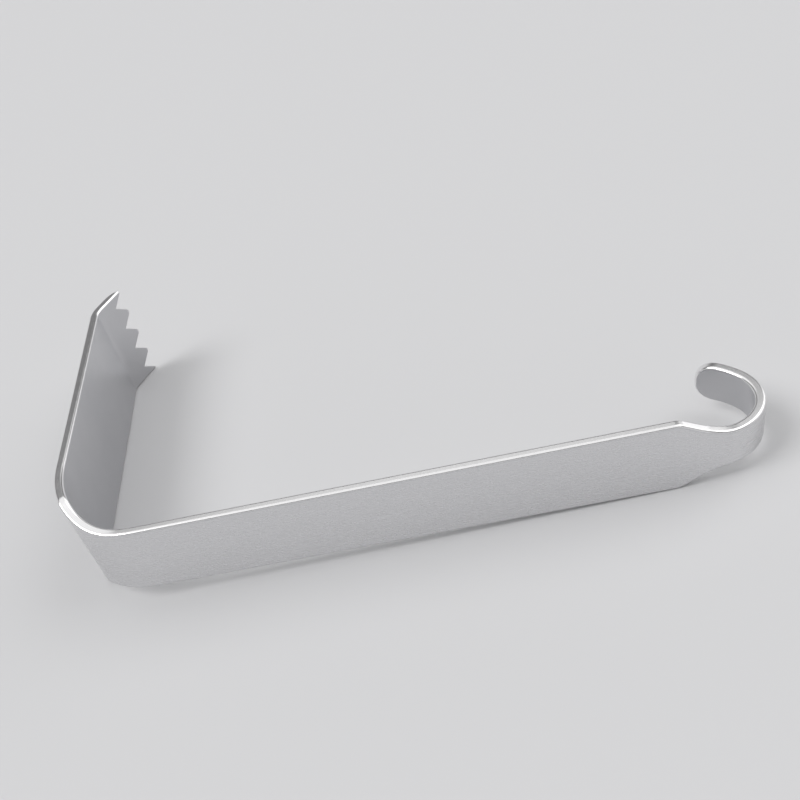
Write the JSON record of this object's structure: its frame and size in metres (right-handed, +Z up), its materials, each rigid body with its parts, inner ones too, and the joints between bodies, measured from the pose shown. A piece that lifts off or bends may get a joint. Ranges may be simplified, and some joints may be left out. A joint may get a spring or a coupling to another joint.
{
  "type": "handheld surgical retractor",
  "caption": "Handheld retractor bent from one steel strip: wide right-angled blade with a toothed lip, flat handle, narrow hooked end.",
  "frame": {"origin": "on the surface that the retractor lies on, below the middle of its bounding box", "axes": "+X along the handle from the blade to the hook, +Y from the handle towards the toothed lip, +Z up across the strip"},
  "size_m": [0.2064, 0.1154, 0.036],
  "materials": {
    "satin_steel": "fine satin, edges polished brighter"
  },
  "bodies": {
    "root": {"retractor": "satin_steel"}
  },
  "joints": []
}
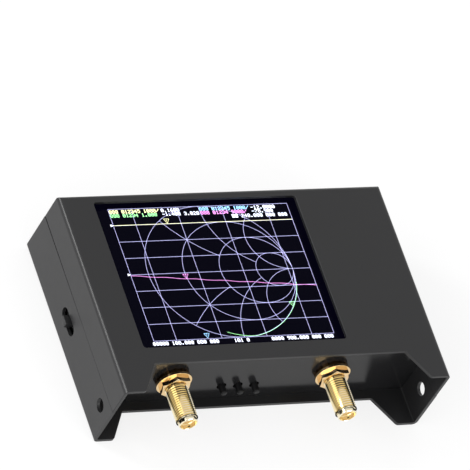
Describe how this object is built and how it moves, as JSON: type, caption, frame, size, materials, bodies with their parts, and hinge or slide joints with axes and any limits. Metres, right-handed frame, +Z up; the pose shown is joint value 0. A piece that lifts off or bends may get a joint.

+--

### CHALLENGE
All of the data shown above must be copied exactly.

### THE SOLUTION
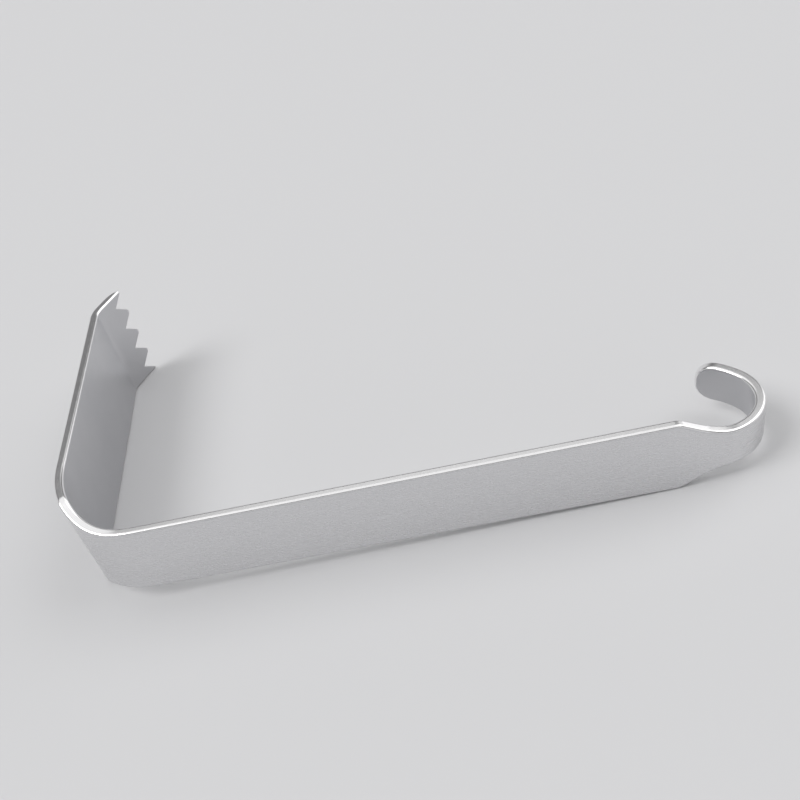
Write the JSON record of this object's structure: its frame and size in metres (right-handed, +Z up), its materials, each rigid body with its parts, inner ones too, and the joints between bodies, measured from the pose shown. A piece that lifts off or bends may get a joint. Ranges may be simplified, and some joints may be left out. A joint may get a spring or a coupling to another joint.
{
  "type": "handheld surgical retractor",
  "caption": "Handheld retractor bent from one steel strip: wide right-angled blade with a toothed lip, flat handle, narrow hooked end.",
  "frame": {"origin": "on the surface that the retractor lies on, below the middle of its bounding box", "axes": "+X along the handle from the blade to the hook, +Y from the handle towards the toothed lip, +Z up across the strip"},
  "size_m": [0.2064, 0.1154, 0.036],
  "materials": {
    "satin_steel": "fine satin, edges polished brighter"
  },
  "bodies": {
    "root": {"retractor": "satin_steel"}
  },
  "joints": []
}
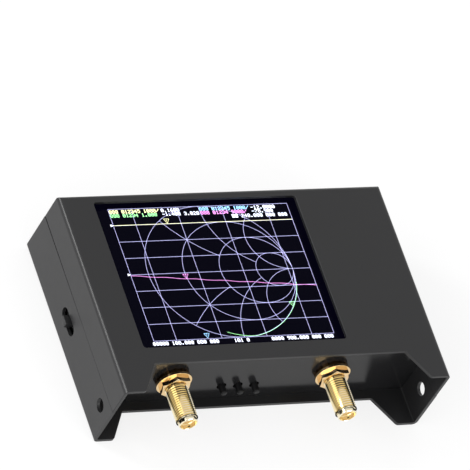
Describe how this object is built and how it moves, as JSON: type, caption, frame, size, materials, bodies with their parts, and hinge or slide joints with axes and any limits. Metres, right-handed frame, +Z up; the pose shown is joint value 0. A piece that lifts off or bends may get a joint.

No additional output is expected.